Model serialisation/deserialisation


I’m looking to have a flexible model loading/saving system to do different experiments. At this stage speed is not the primary concern.

When I use the recommended model = torch.load_state_dict(state_dict) some of my model generation parameters are not saved in the corresponding

Concrete example. I have a network where in one case I want to output a classification, so the final layer in the model should be a sigmoid. I use a flag to indicate this (MyModel(use_sigmoid_output)). This parameter is not automatically saved in the state dict.

The question is then, how to best save this auxilliary information that is relevant when loading? I want to avoid having to give these options at e.g. the command line. Where can I find the recommended best practises?

Simplified example

class MyModel:
    # ...
    def FromStateDict(model_state_dict):
        input_size = model_state_dict['fc1.weight'].shape[1]
        H1 = model_state_dict['fc2.weight'].shape[1]
        output_size = model_state_dict['fc3.weight'].shape[0]

        # How to best handle the fact that we have a final sigmoid layer
        # (which is parameter less and thus does not end up in the state dict)?
        # use_sigmoid_output = ..?

        model = DeepNet(input_size, output_size, H1)
        # model = DeepNet(input_size, output_size, H1)
        #                 use_sigmoid_output=use_sigmoid_output)

        return model

model_state_dict = torch.load('')
model = MyModel.FromStateDict(model_state_dict)

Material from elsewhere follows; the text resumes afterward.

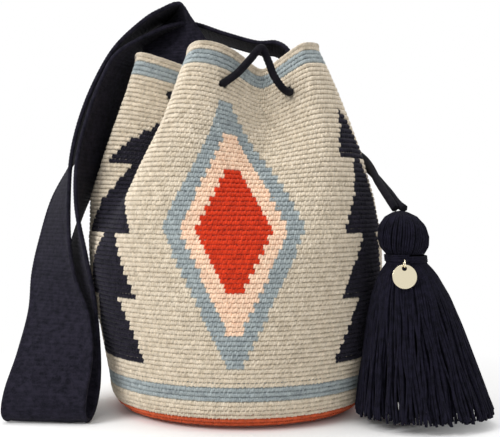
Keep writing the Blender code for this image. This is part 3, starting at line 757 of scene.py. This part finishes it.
ply = bpy.data.node_groups.new("ply_yarn", "GeometryNodeTree")
ply.is_modifier = True
ply.interface.new_socket("Geometry", in_out="INPUT", socket_type="NodeSocketGeometry")
ply.interface.new_socket("Yarn", in_out="INPUT", socket_type="NodeSocketMaterial")
ply.interface.new_socket("Geometry", in_out="OUTPUT", socket_type="NodeSocketGeometry")
begin, end = ply.nodes.new("NodeGroupInput"), ply.nodes.new("NodeGroupOutput")
circle = ply.nodes.new("GeometryNodeCurvePrimitiveCircle")
circle.inputs["Resolution"].default_value = 5
circle.inputs["Radius"].default_value = 1.0
sweep = ply.nodes.new("GeometryNodeCurveToMesh")
sweep.inputs["Fill Caps"].default_value = True
if "Scale" in sweep.inputs:
    girth = ply.nodes.new("GeometryNodeInputRadius")
    ply.links.new(girth.outputs[0], sweep.inputs["Scale"])
real = ply.nodes.new("GeometryNodeRealizeInstances")
dye = ply.nodes.new("GeometryNodeSetMaterial")
ply.links.new(begin.outputs["Geometry"], sweep.inputs["Curve"])
ply.links.new(circle.outputs[0], sweep.inputs["Profile Curve"])
ply.links.new(sweep.outputs[0], real.inputs[0])
ply.links.new(real.outputs[0], dye.inputs["Geometry"])
ply.links.new(begin.outputs["Yarn"], dye.inputs["Material"])
ply.links.new(dye.outputs[0], end.inputs[0])
ply_sockets = {item.name: item.identifier for item in ply.interface.items_tree if item.in_out == "INPUT"}
tassel_finish = yarn_finish("tassel_cotton", (0.010, 0.009, 0.020), (0.002, 0.002, 0.005),
                            scale=1300.0, height=0.7, sheen=0.01)
build = strands.modifiers.new("plies", "NODES")
build.node_group = ply
build[ply_sockets["Yarn"]] = tassel_finish
bpy.context.view_layer.update()
bundle = bpy.data.meshes.new_from_object(strands.evaluated_get(bpy.context.evaluated_depsgraph_get()))
bpy.data.objects.remove(strands)
tassel = bpy.data.objects.new("tassel_yarn", bundle)
scene.collection.objects.link(tassel)
bundle.shade_smooth()
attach(tassel, "bag")
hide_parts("tassel")


# Tassel binding: four turns of the same yarn, wound tight round the neck and knotted.
# One helix of yarn 1.4 mm thick, which presses the bundle together.
t = np.linspace(0, 1, 200)
turn = t * 4 * math.tau
height = 0.1078 + 0.0044 * t
line = leaned(np.full_like(t, 0.0135), turn, height)
binding = new_mesh("neck_winding", tube_points(line, 0.00068, 10), ring_quads(len(line), 10), tassel_finish)
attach(binding, "bag")
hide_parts("tassel_binding")


# Charm loop: a short piece of yarn, knotted into the neck, that carries the ring.
# It is 1.2 mm thick and stands out about 5 mm from the neck.
neck = np.array((foot[0] + tilt[0] * 0.110 - 0.0045, foot[1] + tilt[1] * 0.110 - 0.0150, 0.1092))
t = np.linspace(0, math.pi, 33)
line = neck + np.stack([-0.0026 * np.cos(t), -0.0009 - 0.0048 * np.sin(t), 0 * t], axis=1)
thread = new_mesh("charm_loop_yarn", tube_points(line, 0.0006, 12), ring_quads(len(line), 12), tassel_finish)
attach(thread, "bag")
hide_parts("charm_thread")


# Jump ring: a bent piece of gold plated wire, 0.8 mm thick, that swings in the loop of yarn.
# The disc hangs on it. The plating is the same on both.
gold = bpy.data.materials.new("gold_plating")
gold.use_nodes = True
nodes, wires = gold.node_tree.nodes, gold.node_tree.links
shader = nodes["Principled BSDF"]
shader.inputs["Base Color"].default_value = (1.0, 0.90, 0.66, 1)
shader.inputs["Metallic"].default_value = 1.0
shader.inputs["Roughness"].default_value = 0.16
wear = nodes.new("ShaderNodeTexNoise")
wear.inputs["Scale"].default_value = 700.0
place = nodes.new("ShaderNodeTexCoord")
dent = nodes.new("ShaderNodeBump")
dent.inputs["Strength"].default_value = 0.15
dent.inputs["Distance"].default_value = 0.0004
wires.new(place.outputs["Object"], wear.inputs["Vector"])
wires.new(wear.outputs[0], dent.inputs["Height"])
wires.new(dent.outputs[0], shader.inputs["Normal"])
ring_low, ring_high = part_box("charm_ring")
ring_centre = np.array((ring_low + ring_high) / 2)
ring_radius, wire_radius, ring_steps, wire_sides = 0.0026, 0.0004, 48, 14
t = np.arange(ring_steps) / ring_steps * math.tau
around = np.arange(wire_sides) / wire_sides * math.tau
reach = ring_radius + wire_radius * np.cos(around)[None, :]
ring = ring_centre + np.stack([
    np.broadcast_to(wire_radius * np.sin(around)[None, :], (ring_steps, wire_sides)),
    reach * np.cos(t)[:, None], reach * np.sin(t)[:, None]], axis=-1)
quads = ring_quads(ring_steps + 1, wire_sides) % (ring_steps * wire_sides)
jump_ring = new_mesh("gold_jump_ring", ring, quads, gold)
close_mesh(jump_ring.data)
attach(jump_ring, "ring")
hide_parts("charm_ring")


# Charm disc: a plain stamped disc, 15.6 mm wide, with one hole for the ring and soft edges.
# It hangs from the ring and leans back a little on the tassel.
disc_radius, disc_thickness, hole_radius, hole_offset, ring_play = 0.0078, 0.0006, 0.0016, 0.0053, 0.0005
bpy.ops.mesh.primitive_cylinder_add(vertices=96, radius=disc_radius, depth=disc_thickness)
disc = bpy.context.object
disc.name = "gold_disc"
bpy.ops.mesh.primitive_cylinder_add(vertices=40, radius=hole_radius, depth=0.003, location=(0, hole_offset, 0))
punch = bpy.context.object
hole = disc.modifiers.new("hole", "BOOLEAN")
hole.operation = "DIFFERENCE"
hole.solver = "EXACT"
hole.object = punch
soften = disc.modifiers.new("soft_edge", "BEVEL")
soften.width = 0.00018
soften.segments = 3
soften.limit_method = "ANGLE"
bpy.context.view_layer.update()
disc.data = bpy.data.meshes.new_from_object(disc.evaluated_get(bpy.context.evaluated_depsgraph_get()))
disc.modifiers.clear()
bpy.data.objects.remove(punch)
pivot = Vector(ring_centre) - Vector((0, 0, ring_radius))
disc.data.transform(Matrix.Translation(pivot) @ Matrix.Rotation(math.radians(78), 4, "X")
                    @ Matrix.Translation((0, -hole_offset - ring_play, 0)))
disc.location = (0, 0, 0)
disc.data.materials.clear()
disc.data.materials.append(gold)
disc.data.set_sharp_from_angle(angle=math.radians(35))
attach(disc, "disc")
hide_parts("charm_disc")


low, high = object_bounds()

It’s kind of an ugly hack, but you could register the flag as a buffer so that it will be stored in the state_dict.


Thanks, in this case, maybe it’s better to wrap the weights in a dictionary like:

meta_state_dict = {
    'flag1': value,
    # ... etc ...
    'weights': model.state_dict()


1 Like

That would be probably a better idea!
Similar to the last epoch number in case you would like to continue the training in another script.

1 Like